**** SOURCE EXCERPT

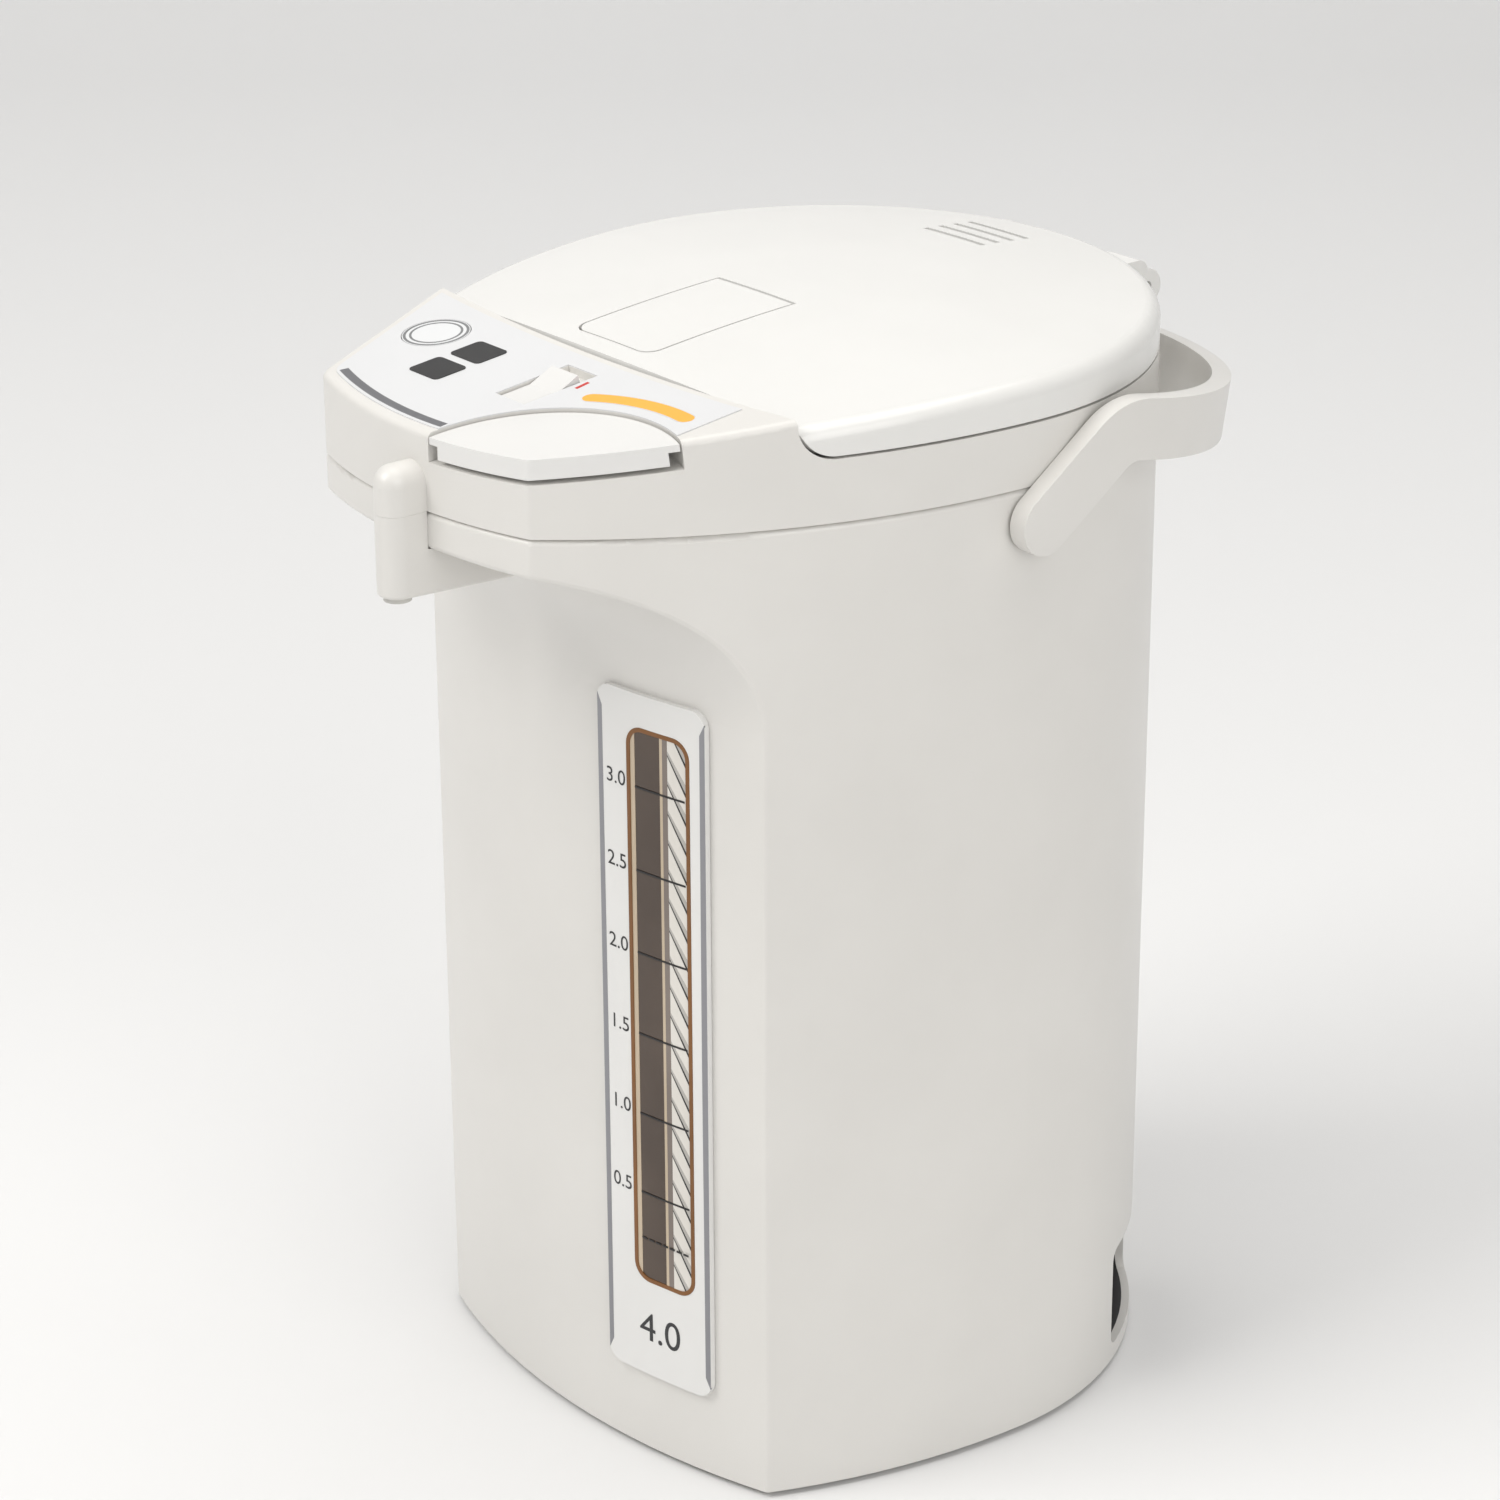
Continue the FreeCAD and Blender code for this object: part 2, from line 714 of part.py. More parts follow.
def make_control_label():
    sheet = prism(label_inset, seam_height, top_limit)
    sheet = sheet.cut(split_block(-label_inset + 1.0, deck_height, lid_corner_radius))
    layer = on_panel(box(-far, -far, 0, label_right_x, far, label_thickness))
    sheet = sheet.common(layer)
    sheet = sheet.cut(on_panel(rod(button_radius + moving_gap, button_x, button_y, -5.0, 5.0)))
    sheet = sheet.cut(slider_pocket_block(0.2, -5.0, 5.0))
    sheet = sheet.cut(on_panel(rod(key_radius + 0.3, key_x, key_y, -5.0, 5.0)))
    return max(sheet.Solids, key=lambda solid: solid.Volume)


def make_indicator_windows():
    width, depth = indicator_size
    windows = []
    for y in indicator_ys:
        plate = box(indicator_x - width / 2.0, y - depth / 2.0, label_thickness,
                    indicator_x + width / 2.0, y + depth / 2.0,
                    label_thickness + indicator_thickness)
        upright = [edge for edge in plate.Edges if edge.BoundBox.ZLength > 0.1]
        windows.append(on_panel(plate.makeFillet(1.6, upright)))
    return Part.makeCompound(windows)


def make_control_board():
    x0, y0, x1, y1 = control_board_box
    board = box(x0, y0, control_board_z, x1, y1, control_board_z + board_thickness)
    chip = box(-30.0, -122.0, control_board_z - 1.5, -18.0, -112.0, control_board_z + 0.1)
    lamps = [rod(2.4, indicator_x, y, control_board_z + 1.0, control_board_z + 6.0)
             for y in indicator_ys]
    return fuse_all([board, chip] + lamps)


# Lid

def lid_block(inset):
    block = prism(inset, deck_height + lid_gap, top_limit)
    block = block.common(split_block(lid_gap + inset, deck_height + lid_gap,
                                     lid_corner_radius - lid_gap))
    return block.common(crown_ball(inset))


def rounded_lid():
    lid = lid_block(0)
    rim = []
    for edge in lid.Edges:
        bounds = edge.BoundBox
        if bounds.ZMin > lid_rim_height - 3.0 and bounds.YMax > split_middle_y + 10.0:
            rim.append(edge)
    return lid.makeFillet(lid_edge_rounding, rim)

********

#### [EXERCISE]
Please reproduce exactly the lines above, beginning with the first and ending with the line that contains "return block.common(crown_ball(inset))", and include nothing outside that range.

#### [RESULT OF THIS EXERCISE]
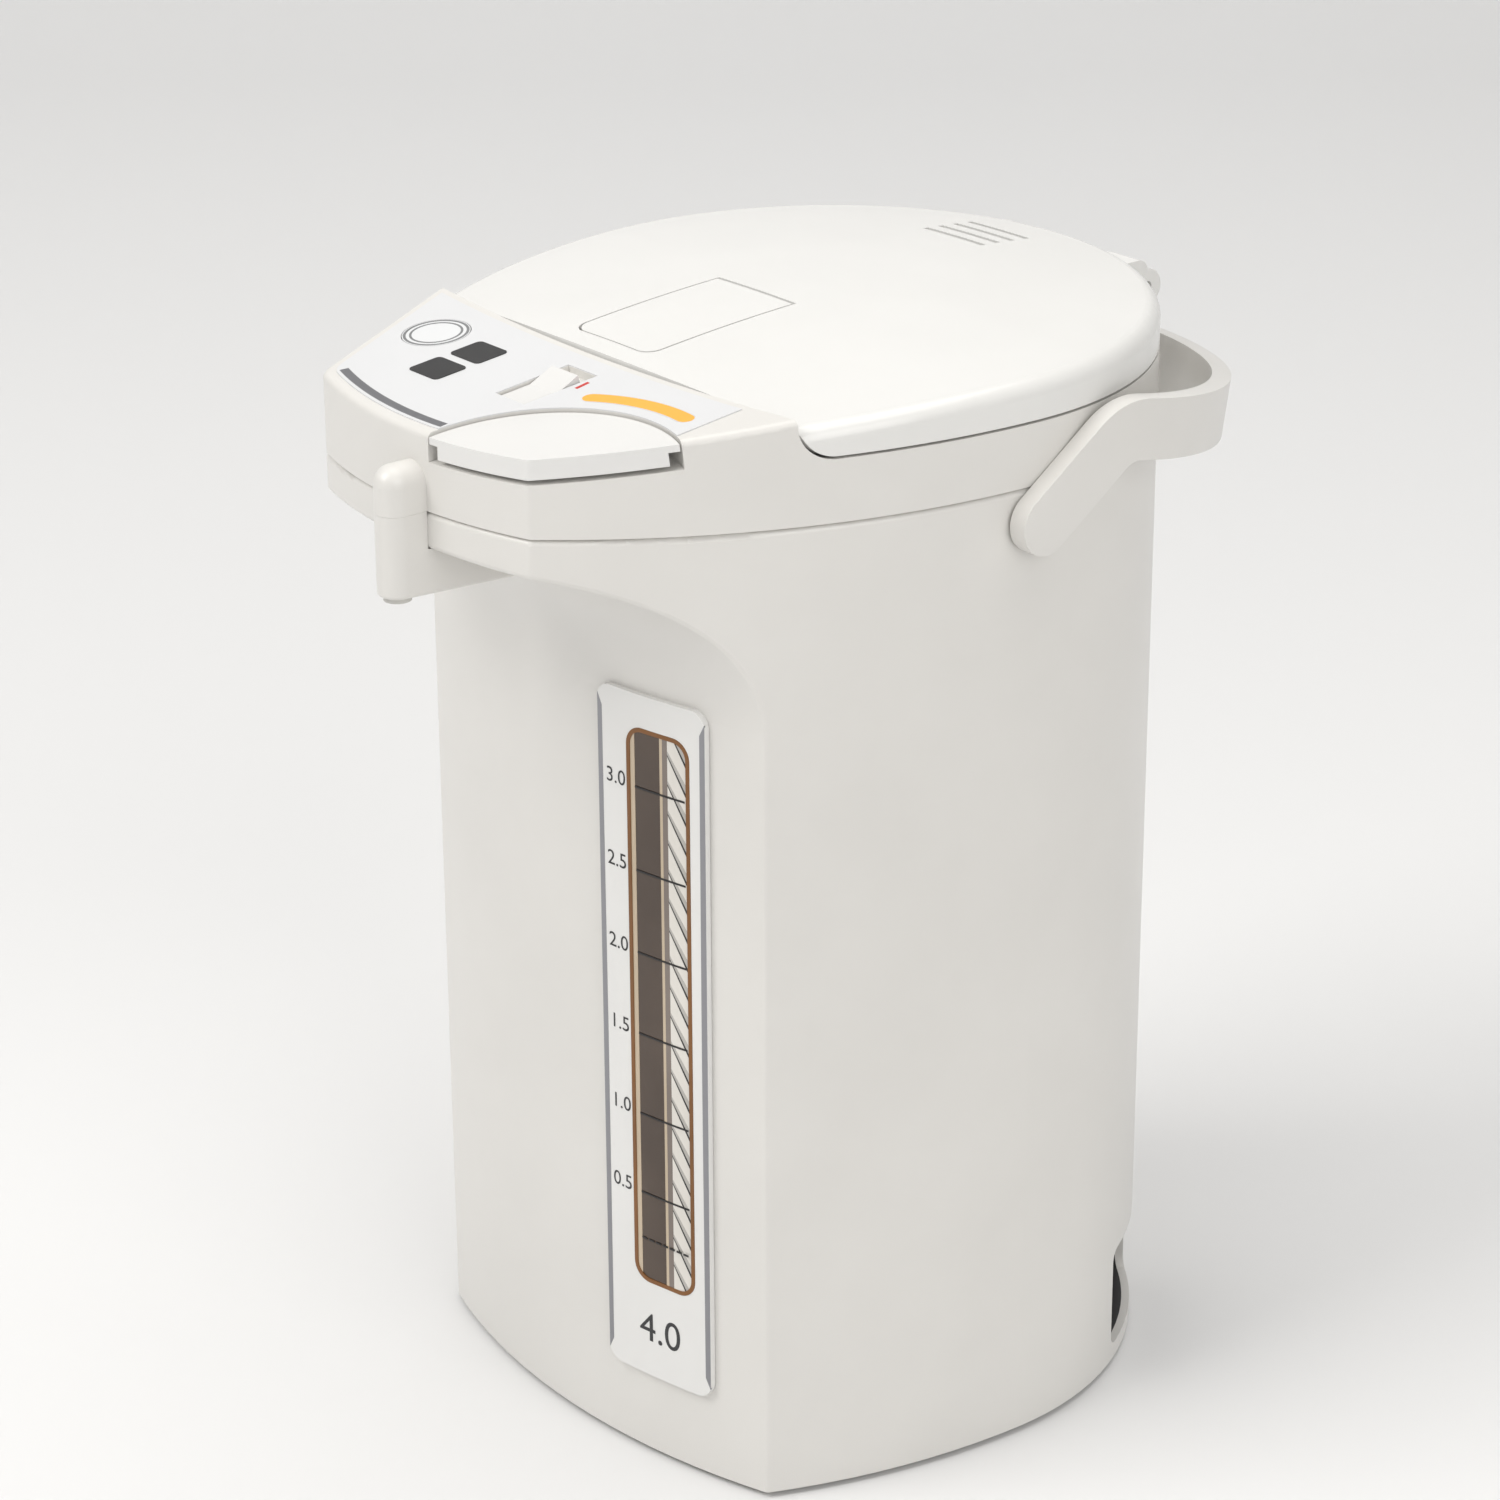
Continue the FreeCAD and Blender code for this object: part 2, from line 714 of part.py. More parts follow.
def make_control_label():
    sheet = prism(label_inset, seam_height, top_limit)
    sheet = sheet.cut(split_block(-label_inset + 1.0, deck_height, lid_corner_radius))
    layer = on_panel(box(-far, -far, 0, label_right_x, far, label_thickness))
    sheet = sheet.common(layer)
    sheet = sheet.cut(on_panel(rod(button_radius + moving_gap, button_x, button_y, -5.0, 5.0)))
    sheet = sheet.cut(slider_pocket_block(0.2, -5.0, 5.0))
    sheet = sheet.cut(on_panel(rod(key_radius + 0.3, key_x, key_y, -5.0, 5.0)))
    return max(sheet.Solids, key=lambda solid: solid.Volume)


def make_indicator_windows():
    width, depth = indicator_size
    windows = []
    for y in indicator_ys:
        plate = box(indicator_x - width / 2.0, y - depth / 2.0, label_thickness,
                    indicator_x + width / 2.0, y + depth / 2.0,
                    label_thickness + indicator_thickness)
        upright = [edge for edge in plate.Edges if edge.BoundBox.ZLength > 0.1]
        windows.append(on_panel(plate.makeFillet(1.6, upright)))
    return Part.makeCompound(windows)


def make_control_board():
    x0, y0, x1, y1 = control_board_box
    board = box(x0, y0, control_board_z, x1, y1, control_board_z + board_thickness)
    chip = box(-30.0, -122.0, control_board_z - 1.5, -18.0, -112.0, control_board_z + 0.1)
    lamps = [rod(2.4, indicator_x, y, control_board_z + 1.0, control_board_z + 6.0)
             for y in indicator_ys]
    return fuse_all([board, chip] + lamps)


# Lid

def lid_block(inset):
    block = prism(inset, deck_height + lid_gap, top_limit)
    block = block.common(split_block(lid_gap + inset, deck_height + lid_gap,
                                     lid_corner_radius - lid_gap))
    return block.common(crown_ball(inset))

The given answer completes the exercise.